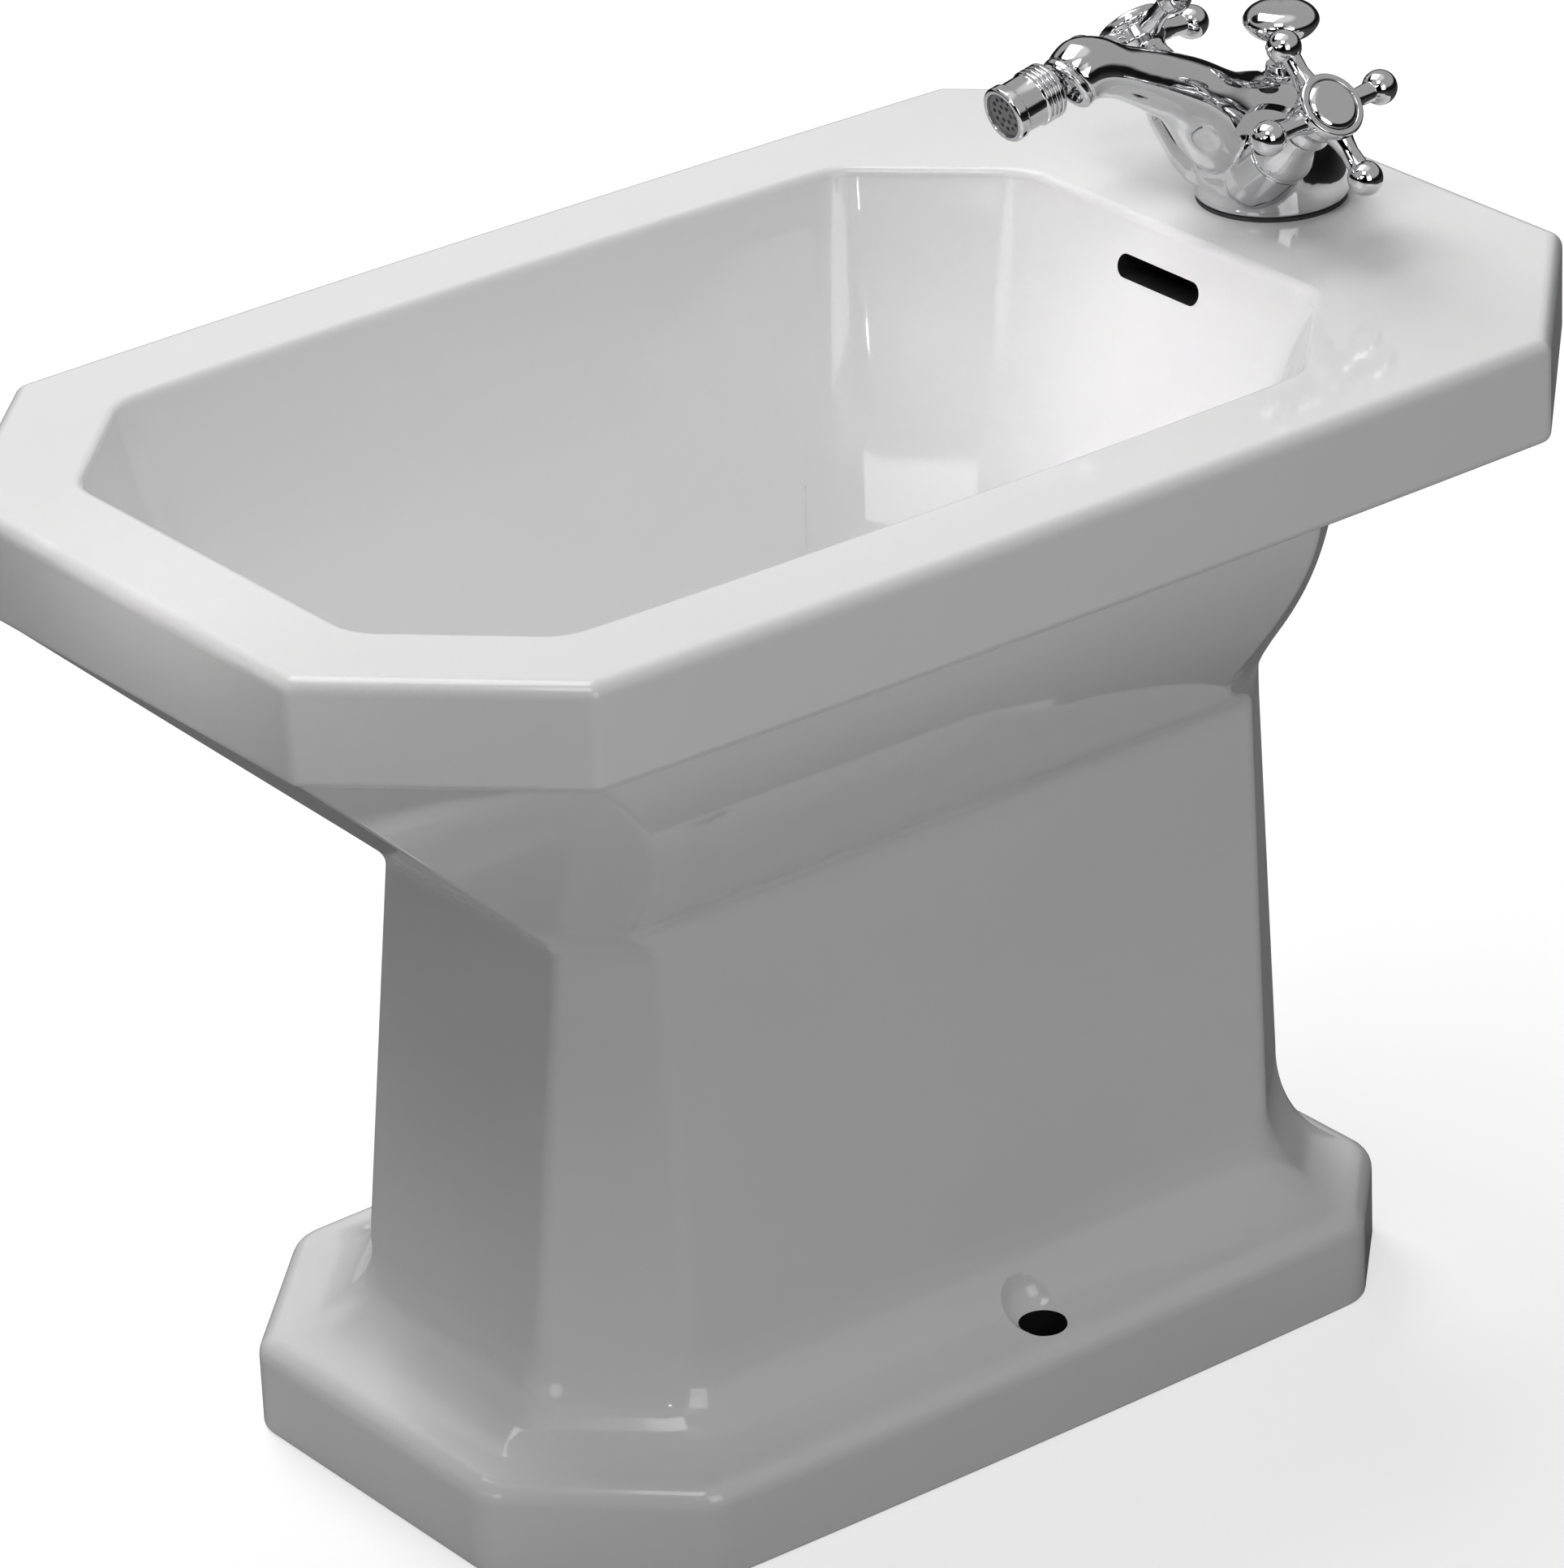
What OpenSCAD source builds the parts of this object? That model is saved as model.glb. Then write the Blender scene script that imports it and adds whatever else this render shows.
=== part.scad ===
// Floor standing bidet in vitreous china, octagonal in plan, with a one-hole tap and a pop-up waste.
// +X is the right side, -Y the front, +Z up. The origin lies on the floor under the middle of the rim.

/* [Rim and deck] */
// Width of the rim plate
plate_w = 355; // [345:1:365]
// Length of the rim plate, front to back
plate_l = 585; // [575:1:600]
// Height of the rim above the floor
rim_h = 398; // [392:1:404]
// Leg of the four cut corners of the plate
plate_cut = 75; // [68:1:82]
// Height of the skirt that hangs from the plate
skirt_h = 41; // [36:1:46]
// Radius of the plate's upper outer edge
edge_r = 6; // [3:0.5:8]
// Radius of the skirt's lower edge
skirt_edge_r = 4; // [2:0.5:6]
// Outward bow of the two long sides at their middle
side_bow = 2.5; // [0:0.5:5]
// Thickness of the deck under the tap
deck_t = 14; // [12:1:17]
// Thickness of the skirt round the open underside of the deck
skirt_t = 13; // [10:1:16]

/* [Bowl] */
// Width of the rim beside and in front of the bowl
rim_w = 41.5; // [38:0.5:46]
// Length of the deck behind the bowl
deck_l = 107.5; // [104:0.5:112]
// Leg of the bowl's cut corners
bowl_cut = 52; // [46:1:58]
// Depth from the rim to the bowl's floor
bowl_depth = 134; // [128:1:138]
// How far the foot of the side walls curves in
side_run = 36; // [30:1:42]
// Lean of the side walls, run over drop
side_lean = 0.25; // [0.2:0.01:0.28]
// How far the front wall runs in as it falls
front_run = 118; // [112:1:130]
// How far the back wall's foot curves in
back_run = 30; // [24:1:34]
// Lean of the back wall, run over drop
back_lean = 0.25; // [0.22:0.01:0.28]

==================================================

● Problem requirements
From the data above, copy each line where the string "that" appears.

● Written reply
What OpenSCAD source builds the parts of this object? That model is saved as model.glb. Then write the Blender scene script that imports it and adds whatever else this render shows.
// Height of the skirt that hangs from the plate